How long after the beginning of motion is the displacment of a harmonically oscillation particle equal to one half its amplitude if the period is `24s` and perticle starts from rest.

To solve the problem step by step, we will follow the principles of simple harmonic motion (SHM). ### Step-by-Step Solution: 1. **Understand the Problem**: We need to find the time \( t \) when the displacement \( y \) of a particle in SHM is equal to half of its amplitude \( A \). The period \( T \) of the motion is given as 24 seconds, and the particle starts from rest. 2. **Displacement Equation**: The displacement \( y \) in SHM can be expressed as: \[ y = A \cos(\omega t) \] where \( \omega \) is the angular frequency. 3. **Setting Up the Equation**: We want to find \( t \) when \( y = \frac{A}{2} \): \[ \frac{A}{2} = A \cos(\omega t) \] Dividing both sides by \( A \) (assuming \( A \neq 0 \)): \[ \frac{1}{2} = \cos(\omega t) \] 4. **Finding the Angle**: The cosine function equals \( \frac{1}{2} \) at specific angles.

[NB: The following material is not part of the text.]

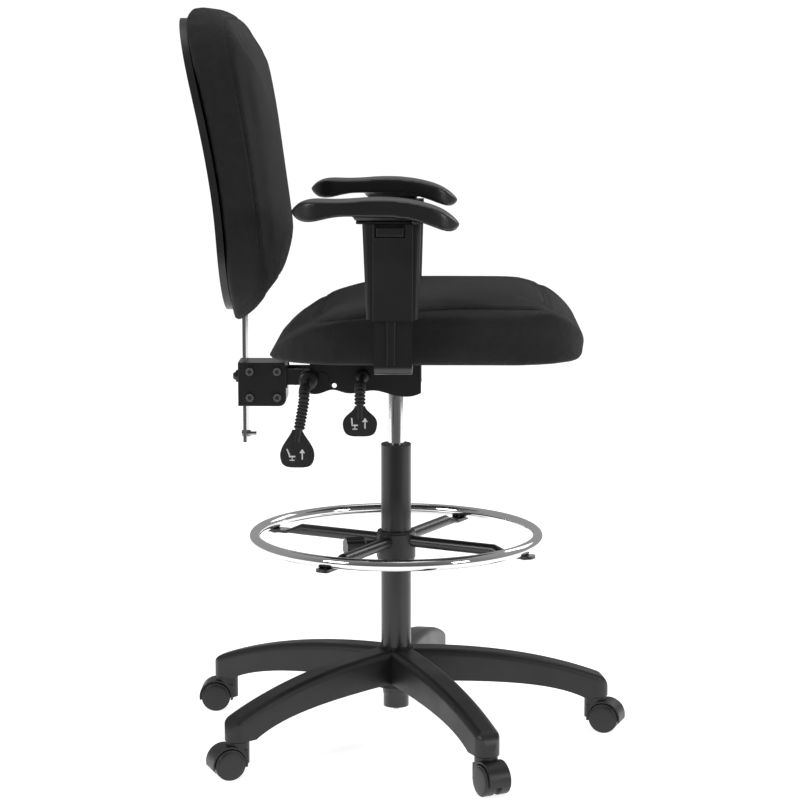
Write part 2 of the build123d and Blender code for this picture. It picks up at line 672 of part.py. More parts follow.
with BuildPart() as mechanism_cone:
    with BuildSketch(Plane.XZ):
        with BuildLine():
            Polyline(
                (LIFT_R + RUNNING, CONE_BOTTOM_Z),
                (CONE_R - 4, CONE_BOTTOM_Z),
                (CONE_R, CONE_BOTTOM_Z + 6),
                (CONE_R, LIFT_TOP_Z - 2),
                (LIFT_END_R + RUNNING, LIFT_TOP_Z - 2),
                close=True,
            )
        make_face()
    revolve(axis=Axis.Z)
    for side in (-1, 1):
        with Locations((0, side * (CONE_R - 2 + MECH_HALF_W - MECH_T) / 2, MECH_BOTTOM_Z + 22)):
            Box(30, MECH_HALF_W - MECH_T - CONE_R + 2, 4)
finish(mechanism_cone.part, "mechanism_cone")

with BuildPart() as seat_bolts:
    plate_heads = [(x, s * plate_bolt_y) for x, s in plate_bolts]
    for spots, seat_z in ((plate_heads, plate_z), (arm_bolts, BRACKET_BAR_Z)):
        with BuildSketch(Plane.XY.offset(seat_z)):
            with Locations(*spots):
                RegularPolygon(BOLT_HEAD_R, 6)
        extrude(amount=-BOLT_HEAD_H)
        with BuildSketch(Plane.XY.offset(seat_z)):
            with Locations(*spots):
                Circle(BOLT_R)
        extrude(amount=PAN_Z + PAN_T - seat_z)
finish(seat_bolts.part, "seat_bolts")

with BuildPart() as recline_pin:
    with BuildSketch(Plane.XZ):
        with Locations((PIVOT_X, PIVOT_Z)):
            Circle(PIVOT_R - RUNNING)
    extrude(amount=MECH_HALF_W + 1, both=True)
    for side in (-1, 1):
        with BuildSketch(Plane.XZ.offset(side * (MECH_HALF_W + 0.01))):
            with Locations((PIVOT_X, PIVOT_Z)):
                Circle(PIVOT_R + 3)
        extrude(amount=side * 2.5)
finish(recline_pin.part, "recline_pin")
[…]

The principal angle is: \[ \omega t = \frac{\pi}{3} \quad \text{(and also at } \frac{5\pi}{3} \text{, but we will focus on the first quadrant)} \] 5. **Calculate Angular Frequency**: The angular frequency \( \omega \) is related to the period \( T \) by: \[ \omega = \frac{2\pi}{T} \] Substituting \( T = 24 \) seconds: \[ \omega = \frac{2\pi}{24} = \frac{\pi}{12} \] 6. **Substituting Back to Find Time**: Now substituting \( \omega \) back into the equation: \[ \frac{\pi}{3} = \frac{\pi}{12} t \] To solve for \( t \), multiply both sides by \( 12 \): \[ 12 \cdot \frac{\pi}{3} = \pi t \] Simplifying gives: \[ 4\pi = \pi t \] Dividing both sides by \( \pi \): \[ t = 4 \text{ seconds} \] ### Final Answer: The time after the beginning of motion when the displacement of the harmonically oscillating particle is equal to one half its amplitude is **4 seconds**.